What is asked: Reproduce the listing below verbatim.

Provided material:
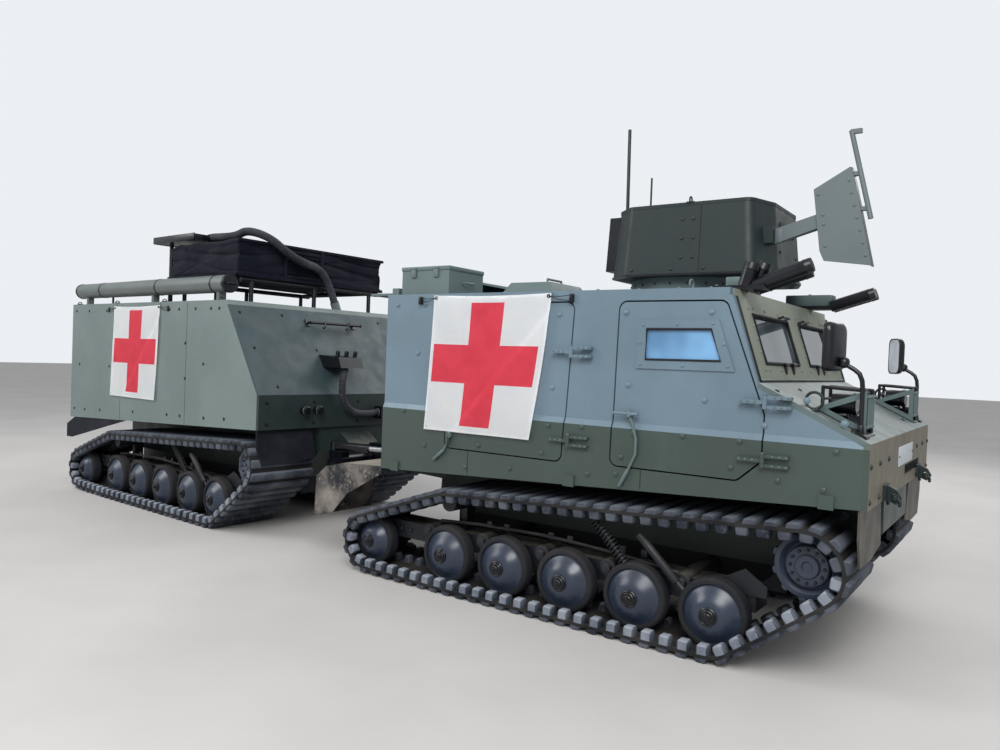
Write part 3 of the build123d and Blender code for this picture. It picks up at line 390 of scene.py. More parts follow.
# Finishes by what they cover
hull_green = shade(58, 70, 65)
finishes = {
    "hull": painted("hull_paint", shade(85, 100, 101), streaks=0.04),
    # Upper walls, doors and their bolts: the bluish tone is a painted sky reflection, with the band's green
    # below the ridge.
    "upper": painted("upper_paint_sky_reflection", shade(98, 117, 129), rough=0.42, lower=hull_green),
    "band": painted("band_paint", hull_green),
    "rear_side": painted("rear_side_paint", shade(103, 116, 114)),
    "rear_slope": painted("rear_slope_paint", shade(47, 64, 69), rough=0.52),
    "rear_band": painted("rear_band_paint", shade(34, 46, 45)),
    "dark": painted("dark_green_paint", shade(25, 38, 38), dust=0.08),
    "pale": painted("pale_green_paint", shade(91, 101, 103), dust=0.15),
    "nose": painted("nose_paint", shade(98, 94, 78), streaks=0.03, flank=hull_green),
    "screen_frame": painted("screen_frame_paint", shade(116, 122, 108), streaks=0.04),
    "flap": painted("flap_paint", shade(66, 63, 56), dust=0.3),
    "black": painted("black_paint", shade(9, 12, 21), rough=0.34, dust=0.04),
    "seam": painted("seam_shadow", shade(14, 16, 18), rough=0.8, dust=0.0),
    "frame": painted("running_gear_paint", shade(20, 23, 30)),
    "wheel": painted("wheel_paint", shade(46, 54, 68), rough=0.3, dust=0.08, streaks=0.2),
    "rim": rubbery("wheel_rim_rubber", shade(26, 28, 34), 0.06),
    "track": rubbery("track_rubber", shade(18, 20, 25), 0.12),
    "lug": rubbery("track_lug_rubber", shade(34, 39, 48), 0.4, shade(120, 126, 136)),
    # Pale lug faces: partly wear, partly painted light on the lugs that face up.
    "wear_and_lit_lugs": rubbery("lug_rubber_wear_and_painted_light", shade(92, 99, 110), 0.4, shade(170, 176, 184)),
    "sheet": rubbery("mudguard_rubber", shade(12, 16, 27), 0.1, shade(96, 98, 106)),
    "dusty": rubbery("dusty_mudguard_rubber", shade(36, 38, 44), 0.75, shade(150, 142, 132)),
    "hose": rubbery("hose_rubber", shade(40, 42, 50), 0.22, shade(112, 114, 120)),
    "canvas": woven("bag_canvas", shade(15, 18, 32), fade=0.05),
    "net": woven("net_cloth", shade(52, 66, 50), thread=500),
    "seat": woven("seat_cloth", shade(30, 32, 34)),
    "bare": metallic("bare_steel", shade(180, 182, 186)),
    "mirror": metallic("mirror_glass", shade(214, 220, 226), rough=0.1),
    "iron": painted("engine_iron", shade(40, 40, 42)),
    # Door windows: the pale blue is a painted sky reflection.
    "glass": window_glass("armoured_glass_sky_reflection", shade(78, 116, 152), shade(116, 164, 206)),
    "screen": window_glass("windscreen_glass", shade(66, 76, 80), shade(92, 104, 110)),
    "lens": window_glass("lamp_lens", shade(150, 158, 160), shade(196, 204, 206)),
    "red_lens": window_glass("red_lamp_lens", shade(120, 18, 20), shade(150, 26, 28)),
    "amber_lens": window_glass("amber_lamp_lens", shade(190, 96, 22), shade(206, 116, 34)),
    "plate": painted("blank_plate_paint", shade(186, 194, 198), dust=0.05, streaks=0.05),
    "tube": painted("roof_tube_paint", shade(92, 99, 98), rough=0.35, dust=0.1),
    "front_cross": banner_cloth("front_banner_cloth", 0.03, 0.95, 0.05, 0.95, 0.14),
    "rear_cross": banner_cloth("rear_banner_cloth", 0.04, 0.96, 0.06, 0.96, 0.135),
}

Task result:
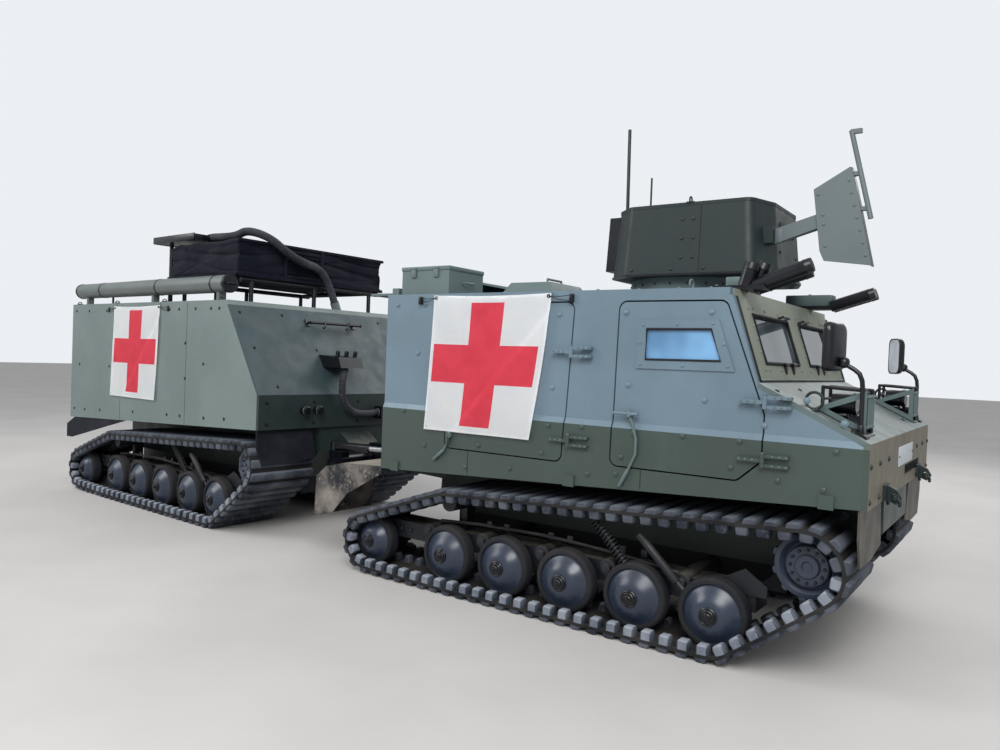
Write part 3 of the build123d and Blender code for this picture. It picks up at line 390 of scene.py. More parts follow.
# Finishes by what they cover
hull_green = shade(58, 70, 65)
finishes = {
    "hull": painted("hull_paint", shade(85, 100, 101), streaks=0.04),
    # Upper walls, doors and their bolts: the bluish tone is a painted sky reflection, with the band's green
    # below the ridge.
    "upper": painted("upper_paint_sky_reflection", shade(98, 117, 129), rough=0.42, lower=hull_green),
    "band": painted("band_paint", hull_green),
    "rear_side": painted("rear_side_paint", shade(103, 116, 114)),
    "rear_slope": painted("rear_slope_paint", shade(47, 64, 69), rough=0.52),
    "rear_band": painted("rear_band_paint", shade(34, 46, 45)),
    "dark": painted("dark_green_paint", shade(25, 38, 38), dust=0.08),
    "pale": painted("pale_green_paint", shade(91, 101, 103), dust=0.15),
    "nose": painted("nose_paint", shade(98, 94, 78), streaks=0.03, flank=hull_green),
    "screen_frame": painted("screen_frame_paint", shade(116, 122, 108), streaks=0.04),
    "flap": painted("flap_paint", shade(66, 63, 56), dust=0.3),
    "black": painted("black_paint", shade(9, 12, 21), rough=0.34, dust=0.04),
    "seam": painted("seam_shadow", shade(14, 16, 18), rough=0.8, dust=0.0),
    "frame": painted("running_gear_paint", shade(20, 23, 30)),
    "wheel": painted("wheel_paint", shade(46, 54, 68), rough=0.3, dust=0.08, streaks=0.2),
    "rim": rubbery("wheel_rim_rubber", shade(26, 28, 34), 0.06),
    "track": rubbery("track_rubber", shade(18, 20, 25), 0.12),
    "lug": rubbery("track_lug_rubber", shade(34, 39, 48), 0.4, shade(120, 126, 136)),
    # Pale lug faces: partly wear, partly painted light on the lugs that face up.
    "wear_and_lit_lugs": rubbery("lug_rubber_wear_and_painted_light", shade(92, 99, 110), 0.4, shade(170, 176, 184)),
    "sheet": rubbery("mudguard_rubber", shade(12, 16, 27), 0.1, shade(96, 98, 106)),
    "dusty": rubbery("dusty_mudguard_rubber", shade(36, 38, 44), 0.75, shade(150, 142, 132)),
    "hose": rubbery("hose_rubber", shade(40, 42, 50), 0.22, shade(112, 114, 120)),
    "canvas": woven("bag_canvas", shade(15, 18, 32), fade=0.05),
    "net": woven("net_cloth", shade(52, 66, 50), thread=500),
    "seat": woven("seat_cloth", shade(30, 32, 34)),
    "bare": metallic("bare_steel", shade(180, 182, 186)),
    "mirror": metallic("mirror_glass", shade(214, 220, 226), rough=0.1),
    "iron": painted("engine_iron", shade(40, 40, 42)),
    # Door windows: the pale blue is a painted sky reflection.
    "glass": window_glass("armoured_glass_sky_reflection", shade(78, 116, 152), shade(116, 164, 206)),
    "screen": window_glass("windscreen_glass", shade(66, 76, 80), shade(92, 104, 110)),
    "lens": window_glass("lamp_lens", shade(150, 158, 160), shade(196, 204, 206)),
    "red_lens": window_glass("red_lamp_lens", shade(120, 18, 20), shade(150, 26, 28)),
    "amber_lens": window_glass("amber_lamp_lens", shade(190, 96, 22), shade(206, 116, 34)),
    "plate": painted("blank_plate_paint", shade(186, 194, 198), dust=0.05, streaks=0.05),
    "tube": painted("roof_tube_paint", shade(92, 99, 98), rough=0.35, dust=0.1),
    "front_cross": banner_cloth("front_banner_cloth", 0.03, 0.95, 0.05, 0.95, 0.14),
    "rear_cross": banner_cloth("rear_banner_cloth", 0.04, 0.96, 0.06, 0.96, 0.135),
}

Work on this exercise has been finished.